*Short task*.
Starting at the line containing "The Blender code", please quote every line up to and including the line containing "# Drawstring", exactly, and nothing beyond.

*Dataset entries*.
[Begin]
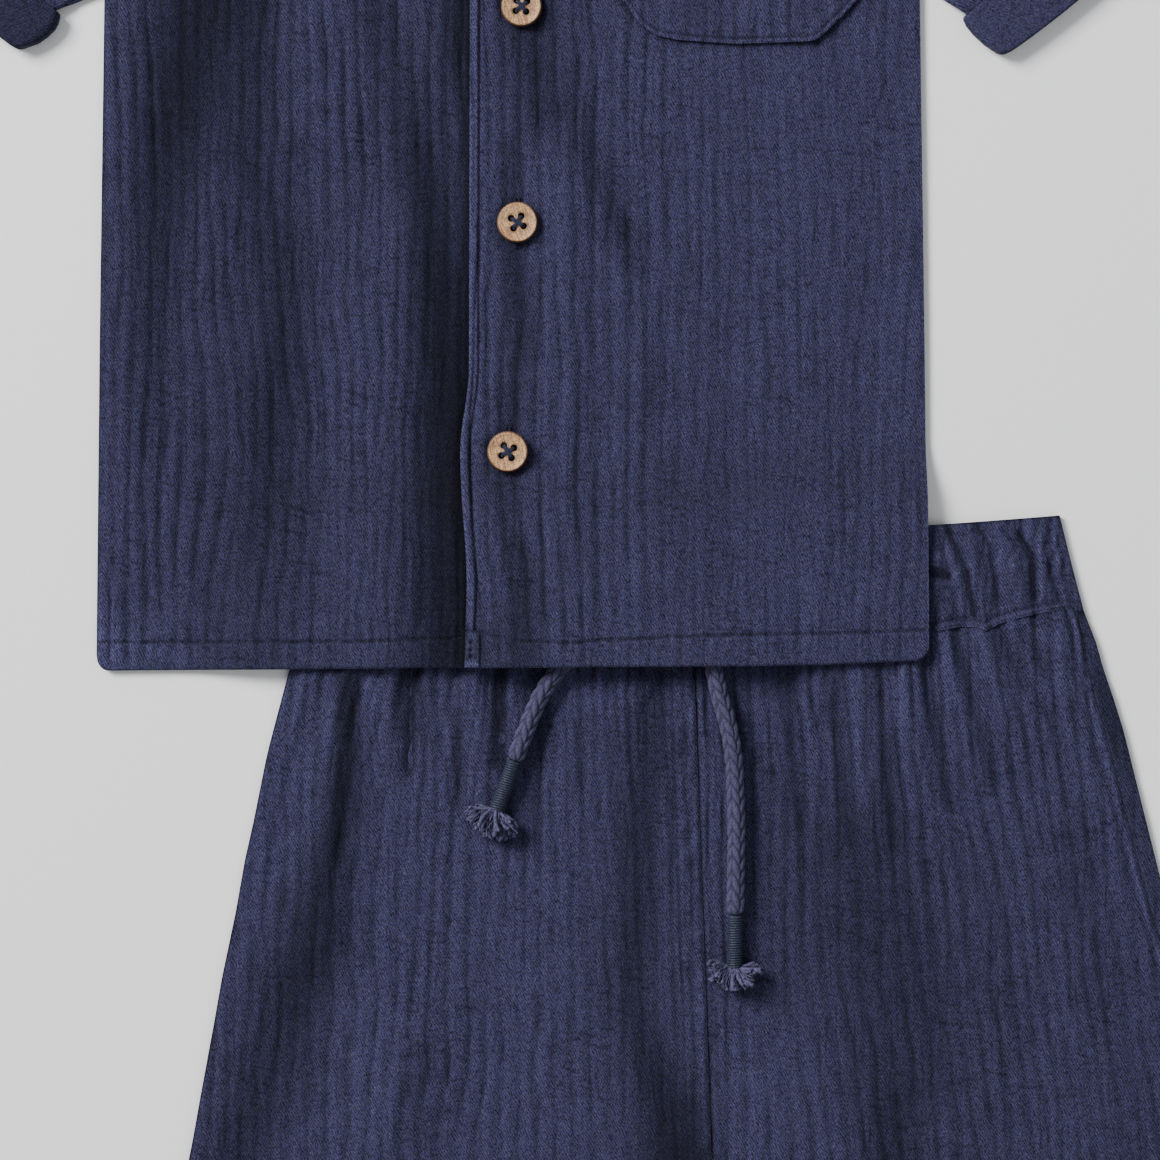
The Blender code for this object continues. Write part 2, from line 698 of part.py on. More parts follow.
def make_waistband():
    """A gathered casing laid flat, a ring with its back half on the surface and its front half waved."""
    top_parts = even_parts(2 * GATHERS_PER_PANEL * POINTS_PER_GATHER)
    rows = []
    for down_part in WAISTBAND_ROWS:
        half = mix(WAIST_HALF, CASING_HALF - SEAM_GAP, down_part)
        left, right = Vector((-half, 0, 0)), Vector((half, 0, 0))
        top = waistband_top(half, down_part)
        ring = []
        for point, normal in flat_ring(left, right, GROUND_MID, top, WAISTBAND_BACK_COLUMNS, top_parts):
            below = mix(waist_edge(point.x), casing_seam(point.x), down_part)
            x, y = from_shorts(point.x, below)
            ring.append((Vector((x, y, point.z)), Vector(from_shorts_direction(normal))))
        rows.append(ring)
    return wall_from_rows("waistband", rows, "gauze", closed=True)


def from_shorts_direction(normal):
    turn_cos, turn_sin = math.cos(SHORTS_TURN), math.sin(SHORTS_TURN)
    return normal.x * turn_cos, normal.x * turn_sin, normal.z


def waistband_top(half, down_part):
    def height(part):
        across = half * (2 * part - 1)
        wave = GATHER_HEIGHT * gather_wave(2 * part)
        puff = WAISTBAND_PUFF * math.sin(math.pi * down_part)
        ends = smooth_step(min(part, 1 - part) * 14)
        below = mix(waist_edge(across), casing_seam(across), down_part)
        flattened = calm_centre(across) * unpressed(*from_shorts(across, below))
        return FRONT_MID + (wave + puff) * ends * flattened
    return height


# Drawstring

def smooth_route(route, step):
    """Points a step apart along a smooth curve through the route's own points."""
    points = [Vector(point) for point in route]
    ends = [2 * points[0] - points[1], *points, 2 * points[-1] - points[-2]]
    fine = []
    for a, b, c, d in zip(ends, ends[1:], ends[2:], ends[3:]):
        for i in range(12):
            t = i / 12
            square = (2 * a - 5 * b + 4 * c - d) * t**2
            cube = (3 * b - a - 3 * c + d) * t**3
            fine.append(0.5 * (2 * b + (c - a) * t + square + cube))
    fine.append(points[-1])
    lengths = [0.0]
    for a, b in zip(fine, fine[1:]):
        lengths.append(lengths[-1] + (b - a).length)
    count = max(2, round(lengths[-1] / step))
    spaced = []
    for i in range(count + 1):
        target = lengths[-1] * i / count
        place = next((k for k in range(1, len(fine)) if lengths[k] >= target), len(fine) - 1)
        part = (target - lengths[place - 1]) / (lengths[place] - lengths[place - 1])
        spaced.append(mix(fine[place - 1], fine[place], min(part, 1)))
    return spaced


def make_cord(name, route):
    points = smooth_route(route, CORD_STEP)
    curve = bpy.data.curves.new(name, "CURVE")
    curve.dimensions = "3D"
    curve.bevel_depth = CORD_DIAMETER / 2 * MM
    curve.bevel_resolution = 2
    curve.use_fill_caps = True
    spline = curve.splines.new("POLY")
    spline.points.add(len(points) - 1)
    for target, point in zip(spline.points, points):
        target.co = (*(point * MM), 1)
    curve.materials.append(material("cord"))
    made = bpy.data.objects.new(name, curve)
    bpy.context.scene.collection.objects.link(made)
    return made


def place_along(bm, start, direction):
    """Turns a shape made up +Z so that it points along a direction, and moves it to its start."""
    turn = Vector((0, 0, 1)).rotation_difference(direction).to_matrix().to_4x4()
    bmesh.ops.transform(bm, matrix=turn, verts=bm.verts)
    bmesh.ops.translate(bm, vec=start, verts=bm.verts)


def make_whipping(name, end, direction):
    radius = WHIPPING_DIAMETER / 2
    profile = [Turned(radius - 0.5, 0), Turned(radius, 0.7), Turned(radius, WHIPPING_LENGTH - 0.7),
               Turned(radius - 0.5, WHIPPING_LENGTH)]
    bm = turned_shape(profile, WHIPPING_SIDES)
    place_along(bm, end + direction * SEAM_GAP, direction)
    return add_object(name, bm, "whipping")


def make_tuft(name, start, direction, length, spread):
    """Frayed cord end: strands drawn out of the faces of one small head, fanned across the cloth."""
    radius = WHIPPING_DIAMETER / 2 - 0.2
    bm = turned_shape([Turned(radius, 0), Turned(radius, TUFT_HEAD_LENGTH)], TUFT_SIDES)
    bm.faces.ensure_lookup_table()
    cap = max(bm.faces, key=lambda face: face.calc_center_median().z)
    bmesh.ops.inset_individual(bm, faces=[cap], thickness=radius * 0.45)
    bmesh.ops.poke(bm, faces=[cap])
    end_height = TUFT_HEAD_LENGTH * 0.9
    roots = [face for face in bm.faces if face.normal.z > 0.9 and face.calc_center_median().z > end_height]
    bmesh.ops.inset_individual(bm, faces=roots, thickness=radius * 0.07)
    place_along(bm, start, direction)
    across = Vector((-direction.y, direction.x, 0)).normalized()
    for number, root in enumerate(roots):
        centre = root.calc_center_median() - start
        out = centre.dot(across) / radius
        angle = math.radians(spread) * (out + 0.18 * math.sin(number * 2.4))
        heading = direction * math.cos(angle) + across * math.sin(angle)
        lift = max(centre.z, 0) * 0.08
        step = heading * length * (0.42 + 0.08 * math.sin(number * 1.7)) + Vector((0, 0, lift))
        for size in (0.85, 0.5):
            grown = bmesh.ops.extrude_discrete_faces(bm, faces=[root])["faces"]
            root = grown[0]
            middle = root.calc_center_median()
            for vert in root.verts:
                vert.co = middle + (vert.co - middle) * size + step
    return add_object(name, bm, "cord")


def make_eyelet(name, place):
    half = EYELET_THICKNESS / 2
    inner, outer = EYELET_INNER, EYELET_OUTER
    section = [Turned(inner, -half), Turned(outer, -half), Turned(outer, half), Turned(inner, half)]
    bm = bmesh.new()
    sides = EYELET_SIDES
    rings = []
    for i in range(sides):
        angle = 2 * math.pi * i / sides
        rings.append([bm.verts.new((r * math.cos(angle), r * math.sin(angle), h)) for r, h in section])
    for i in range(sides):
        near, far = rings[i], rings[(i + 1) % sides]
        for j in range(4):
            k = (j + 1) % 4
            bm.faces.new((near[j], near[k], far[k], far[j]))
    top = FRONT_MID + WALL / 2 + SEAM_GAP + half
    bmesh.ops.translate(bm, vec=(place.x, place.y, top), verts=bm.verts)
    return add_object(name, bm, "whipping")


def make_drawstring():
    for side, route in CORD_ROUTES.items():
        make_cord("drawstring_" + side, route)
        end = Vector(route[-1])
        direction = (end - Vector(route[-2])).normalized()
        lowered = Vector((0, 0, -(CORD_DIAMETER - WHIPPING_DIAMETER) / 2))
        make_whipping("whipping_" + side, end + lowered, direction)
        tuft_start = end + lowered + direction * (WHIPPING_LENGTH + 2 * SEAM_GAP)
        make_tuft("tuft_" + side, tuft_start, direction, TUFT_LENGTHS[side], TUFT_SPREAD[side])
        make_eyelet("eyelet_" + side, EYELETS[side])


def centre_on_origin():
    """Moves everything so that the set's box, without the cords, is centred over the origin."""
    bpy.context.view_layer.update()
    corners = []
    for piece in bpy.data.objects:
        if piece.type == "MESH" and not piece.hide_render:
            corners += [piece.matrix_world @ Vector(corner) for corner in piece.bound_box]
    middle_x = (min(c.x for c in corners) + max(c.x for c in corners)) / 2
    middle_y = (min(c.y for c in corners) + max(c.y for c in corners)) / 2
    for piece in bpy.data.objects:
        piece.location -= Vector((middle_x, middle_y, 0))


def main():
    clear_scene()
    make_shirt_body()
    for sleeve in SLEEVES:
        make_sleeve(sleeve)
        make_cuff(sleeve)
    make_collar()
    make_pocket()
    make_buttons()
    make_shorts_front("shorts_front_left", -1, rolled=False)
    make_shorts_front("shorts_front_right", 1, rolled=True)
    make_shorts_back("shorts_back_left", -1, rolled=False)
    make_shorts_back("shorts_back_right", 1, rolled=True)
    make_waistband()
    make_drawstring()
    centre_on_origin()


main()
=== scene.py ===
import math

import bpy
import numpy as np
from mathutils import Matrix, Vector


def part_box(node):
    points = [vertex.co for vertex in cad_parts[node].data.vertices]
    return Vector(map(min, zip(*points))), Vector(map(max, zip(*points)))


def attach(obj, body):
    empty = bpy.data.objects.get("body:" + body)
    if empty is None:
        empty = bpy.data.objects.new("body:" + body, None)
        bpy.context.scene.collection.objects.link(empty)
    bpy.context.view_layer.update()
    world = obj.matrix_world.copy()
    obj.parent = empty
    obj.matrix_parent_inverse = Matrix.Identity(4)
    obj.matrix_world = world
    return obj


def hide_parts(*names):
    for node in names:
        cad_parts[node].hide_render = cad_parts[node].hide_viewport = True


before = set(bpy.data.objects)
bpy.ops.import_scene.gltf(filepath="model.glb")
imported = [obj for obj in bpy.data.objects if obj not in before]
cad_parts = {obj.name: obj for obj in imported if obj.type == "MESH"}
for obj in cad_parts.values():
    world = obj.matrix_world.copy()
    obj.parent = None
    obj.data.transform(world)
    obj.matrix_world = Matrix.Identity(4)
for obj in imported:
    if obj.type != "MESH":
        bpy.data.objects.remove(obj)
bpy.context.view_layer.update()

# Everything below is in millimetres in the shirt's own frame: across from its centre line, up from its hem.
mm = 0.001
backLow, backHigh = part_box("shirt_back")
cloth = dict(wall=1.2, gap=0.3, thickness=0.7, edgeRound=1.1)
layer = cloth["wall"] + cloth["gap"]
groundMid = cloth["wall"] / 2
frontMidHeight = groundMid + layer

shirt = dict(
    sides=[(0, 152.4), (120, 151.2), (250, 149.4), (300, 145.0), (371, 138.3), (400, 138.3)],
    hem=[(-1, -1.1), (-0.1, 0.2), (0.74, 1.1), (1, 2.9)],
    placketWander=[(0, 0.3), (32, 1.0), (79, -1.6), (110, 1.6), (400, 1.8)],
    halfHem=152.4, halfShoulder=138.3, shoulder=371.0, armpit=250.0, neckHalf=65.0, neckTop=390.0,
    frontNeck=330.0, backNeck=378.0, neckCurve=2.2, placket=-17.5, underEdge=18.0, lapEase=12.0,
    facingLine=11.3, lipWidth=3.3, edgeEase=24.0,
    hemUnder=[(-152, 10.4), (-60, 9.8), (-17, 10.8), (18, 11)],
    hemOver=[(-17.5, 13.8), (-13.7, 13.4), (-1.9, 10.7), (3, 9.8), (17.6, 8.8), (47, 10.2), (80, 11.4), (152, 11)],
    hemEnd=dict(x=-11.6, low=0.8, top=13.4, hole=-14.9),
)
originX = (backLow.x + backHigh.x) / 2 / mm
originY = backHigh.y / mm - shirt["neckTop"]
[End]
[Begin]
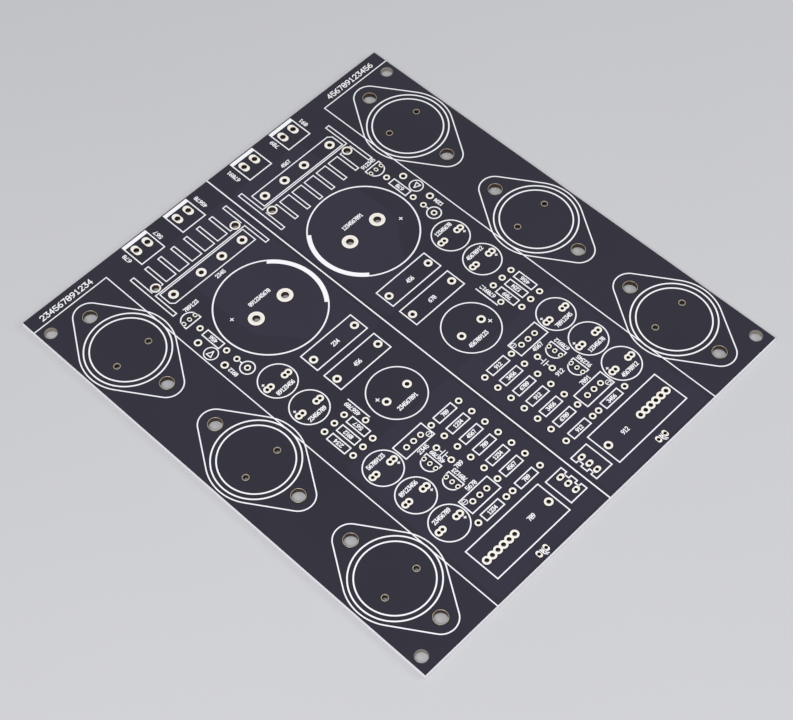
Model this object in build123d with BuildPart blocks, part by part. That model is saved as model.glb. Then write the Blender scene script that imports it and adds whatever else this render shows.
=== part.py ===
[End]
*Answer to this exercise*.
The Blender code for this object continues. Write part 2, from line 698 of part.py on. More parts follow.
def make_waistband():
    """A gathered casing laid flat, a ring with its back half on the surface and its front half waved."""
    top_parts = even_parts(2 * GATHERS_PER_PANEL * POINTS_PER_GATHER)
    rows = []
    for down_part in WAISTBAND_ROWS:
        half = mix(WAIST_HALF, CASING_HALF - SEAM_GAP, down_part)
        left, right = Vector((-half, 0, 0)), Vector((half, 0, 0))
        top = waistband_top(half, down_part)
        ring = []
        for point, normal in flat_ring(left, right, GROUND_MID, top, WAISTBAND_BACK_COLUMNS, top_parts):
            below = mix(waist_edge(point.x), casing_seam(point.x), down_part)
            x, y = from_shorts(point.x, below)
            ring.append((Vector((x, y, point.z)), Vector(from_shorts_direction(normal))))
        rows.append(ring)
    return wall_from_rows("waistband", rows, "gauze", closed=True)


def from_shorts_direction(normal):
    turn_cos, turn_sin = math.cos(SHORTS_TURN), math.sin(SHORTS_TURN)
    return normal.x * turn_cos, normal.x * turn_sin, normal.z


def waistband_top(half, down_part):
    def height(part):
        across = half * (2 * part - 1)
        wave = GATHER_HEIGHT * gather_wave(2 * part)
        puff = WAISTBAND_PUFF * math.sin(math.pi * down_part)
        ends = smooth_step(min(part, 1 - part) * 14)
        below = mix(waist_edge(across), casing_seam(across), down_part)
        flattened = calm_centre(across) * unpressed(*from_shorts(across, below))
        return FRONT_MID + (wave + puff) * ends * flattened
    return height


# Drawstring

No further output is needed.